食道がんの症状

初期には自覚症状がないことが多く、健康診断や人間ドックのときに内視鏡検査などで発見されることが20%近くあります。無症状で発見された食道がんは、早期であることが多く、最も治る確率が高くなります。食べ物を飲み込んだ時に胸の奥がチクチク痛んだり、熱いものを飲み込んだ時にしみるように感じる、胸骨後部違和感、背部違和感といった症状は、がんの初期の頃に見られるので、内視鏡検査を受けることをお勧めします。
  
がんがさらに大きくなると、食道の内側が狭くなり、食べ物がつかえて気がつくことがあります。特に丸呑みしがちな食べ物を食べた時、あるいはよく噛まずに食べた時に突然生ずることが多い症状です。窒息感などで喉や食道に何かが詰まっているかのように、言葉を出すことができません。
  
過食や速すぎて食べること、いくつかの食道疾患、消化不良などでもこのような症状がありますが、食道がんは頻繁におきます。柔らかいものは食べられるので食事は続けられますが、喉の検査を受け、異常が見つからないときは食道も検査する必要があります。さらに大きくなると、食道をふさいで水も通らなくなり、唾液も飲み込めずにもどすようになってしまいます。

食道がんの原因

喫煙と飲酒が確立したリスク要因とされています。特に発生頻度の高い扁平上皮がんでは、喫煙と飲酒が相乗的に作用して、リスクが高くなることも指摘されています。また、粗い食物や、熱い飲食物が食道粘膜を刺激して、リスクを上昇させるという研究結果も多く報告されています。
  
食道損傷やいくつかの食道の病気には、例えば、腐食性食道熱傷や食道狭窄、胃食道逆流性疾患、食道アカラシア、食道憩室などがあります。これらの疾患では、慢性炎症や、潰瘍、慢性的な刺激が食道上皮過形成や食道がんを引き起こす危険因子です。近年、欧米で急増している腺がんでは、食べ物や胃液などが胃から食道に逆流する「胃・食道逆流症」に加え、肥満により確実にリスクが高くなるとされています。
  
食生活でいえば、動物性タンパク質、脂肪、新鮮な野菜や果物不足です。また、ビタミンA、B2、Cの摂取量が不足しています。疫学調査によって、食道がんの多い地方では、いくつかの微量元素は、食糧や水や土壌中に低い含量です。例えば、モリブデン、銅、ホウ素、亜鉛、マグネシウムや鉄があります。モリブデンの欠乏は体内で植物の硝酸塩蓄積を引き起こせます。
  
食道癌の発生は、家族集積性を示していることがあります。家族歴陽性(父系・母系)や、リンパ球染色体遺伝子異常とも、食道がんに関連する要因かもしれません。

食道がんの予防/治療法

がんのリスク因子を避けることは、特定のがんの予防につながる可能性があります。リスク因子には、喫煙や過体重、運動不足などがあります。禁煙、健康的な食事、運動などの防御因子を高めることでも、がんを予防される場合があります。
  
食道 扁平上皮がんは、タバコの種類を問わない喫煙、およびアルコールの摂取と強く関係しています。禁煙により、この種のがんのリスクが低下する可能性があります。食道腺がんは、胃食道逆流症(GERD)に強く関係しています。胃食道逆流症は、胃の内容物が食道下部に戻ってしまう状態になる疾患です。胃食道逆流症により食道に炎症が生じ、それが続くとバレット食道になることがあります。バレット食道は、食道下部の内側を覆っている細胞が損傷した状態です。これらの細胞が変化したり、異常な細胞と置き換わったりして、食道腺がんにつながることがあります。
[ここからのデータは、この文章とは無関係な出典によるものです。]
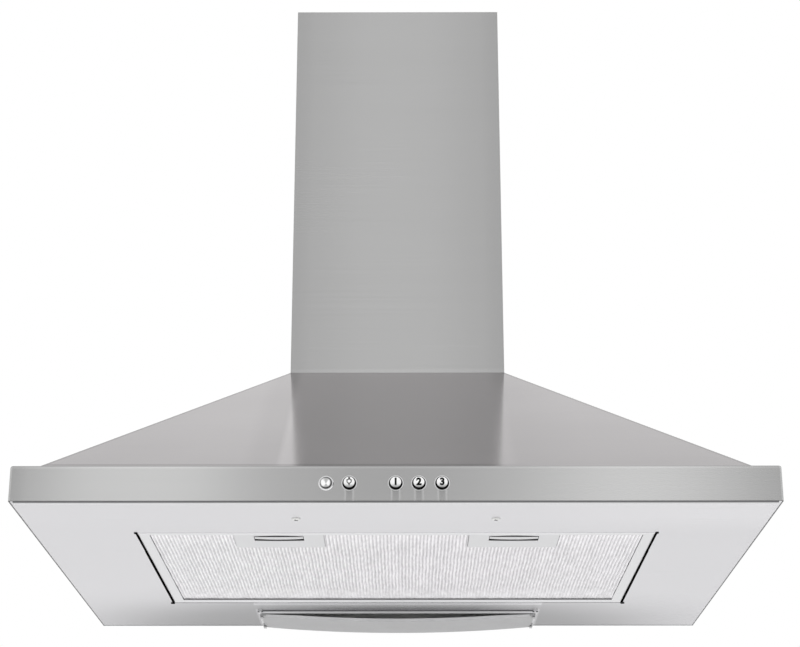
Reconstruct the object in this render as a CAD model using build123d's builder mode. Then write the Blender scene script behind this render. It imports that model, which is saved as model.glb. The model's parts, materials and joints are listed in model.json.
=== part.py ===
"""A wall-mounted chimney range hood, 600 mm wide, in sheet stainless steel.

An upright band runs round the foot of a four-sided canopy, and a two-part sleeve stands on the
canopy and hides the duct. A flat panel closes the underside. It holds one wide grease filter,
which swings down at its rear edge, and two bulbs behind a bowed diffuser. A twin-inlet blower
hangs inside the canopy under a round spigot with two non-return flaps.

Frame: X to the right, Y into the wall, Z up, in millimetres. The origin is on the wall, at the
middle of the hood's foot, so the hood stands in front of the wall at negative Y.
"""

import os
from math import hypot

from build123d import *

os.makedirs("parts", exist_ok=True)

# ---------------------------------------------------------------- driving dimensions
# body
hood_width = 600.0
hood_depth = 500.0
band_height = 28.5
band_corner = 2.6  # outer radius of the band's upright corners
fold = 1.8  # outer radius of the band's top edge
foot_round = 0.5  # outer radius of the band's lower edge
sheet = 0.8  # stainless sheet
rear_sheet = 1.0
ledge = 13.0  # flat top of the band, outside the canopy
seam = 8.0  # flange that joins canopy and band
lip = 4.0  # inward return near the band's foot, which the underside panel lies against
canopy_rise = 181.0
seat_gap = 0.3  # between pieces that lie on each other
slide_gap = 0.2  # between pieces that slide on each other
hair_gap = 0.1  # between pieces that are held tight

# chimney sleeves
chimney_width = 206.0
chimney_depth = 185.0
chimney_height = 393.0
chimney_return = 12.0  # flanges that turn in along the wall
collar_height = 18.0
sleeve_gap = 0.5  # between the two sleeves, on each side
chimney_screw_inset = 31.0  # in front of the wall
sleeve_step = 2.5  # how far the inner sleeve's top stays below the outer one's
vent_length = 50.0
vent_height = 4.0
vent_pitch = 10.0
vent_count = 6
vent_drop = 42.0  # from the sleeve's top to the middle of the vents

# grease filter
filter_width = 428.0
filter_to_lamp = 38.2  # from the filter's rear to the lamp frame
filter_height = 9.0
filter_setback = 107.0  # from the hood's front to the filter's front
filter_side_border = 9.5
filter_front_border = 5.5
filter_rear_border = 12.0
filter_wall = 0.7
filter_side_gap = 1.3
filter_front_gap = 1.0
filter_rear_gap = 2.5
ridge_count = 140
ridge_height = 1.4
ridge_sheet = 0.35
core_waves = 28
core_height = 4.2
net_columns = 10
net_rows = 6
net_bar = 5.0
net_sheet = 0.5
tab_width = 30.0
tab_bite = 4.0
tab_thickness = 1.4
tab_offset = 120.0

# filter latches
latch_offset = 98.0
latch_plate_width = 75.0
latch_plate_depth = 47.5
latch_mouth_inset = 3.0
latch_mouth_width = 41.4
latch_mouth_depth = 21.0
latch_mouth_front_bulge = 3.0
latch_mouth_rear_bulge = 1.0
latch_wall = 2.0
latch_pocket_gap = 2.0
pull_depth = 7.0
pull_bulge = 3.0  # how far the pull's rear edge bows out in its middle
pull_setback = 6.5  # from the mouth's front to the pull
pull_side_gap = 0.4
tongue_width = 24.0
tongue_thickness = 1.8
tongue_reach = 0.6  # in front of the filter
tongue_gap = 0.5

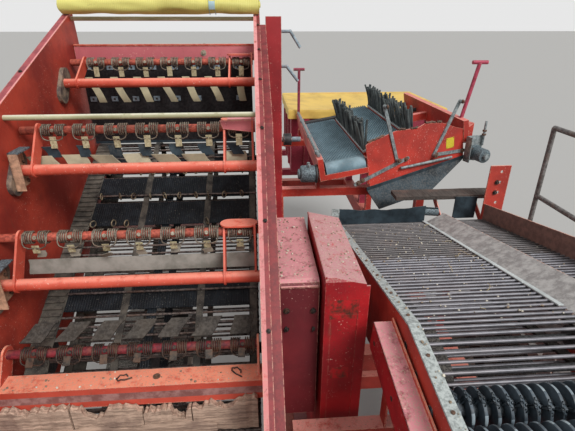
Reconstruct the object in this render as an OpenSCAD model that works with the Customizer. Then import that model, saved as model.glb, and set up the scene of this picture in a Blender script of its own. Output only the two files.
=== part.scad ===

手術やその他の薬物治療により胃の逆流を防止することで、食道腺がんのリスクが低下するかどうかは分かっていません。手術や薬物治療によりバレット食道にならないようにできるか検証するために、臨床試験が実施されています。非ステロイド性抗炎症薬(NSAID)を用いることで、 食道がんのリスクが低下する可能性があることを示している研究がいくつかあります。非ステロイド性抗炎症薬には、アスピリンの他に、腫れや痛みを抑える薬があります。しかし、非ステロイド性抗炎症薬の使用は、心臓発作、心不全、脳卒中、胃や腸における出血、腎臓障害などのリスクを高めます。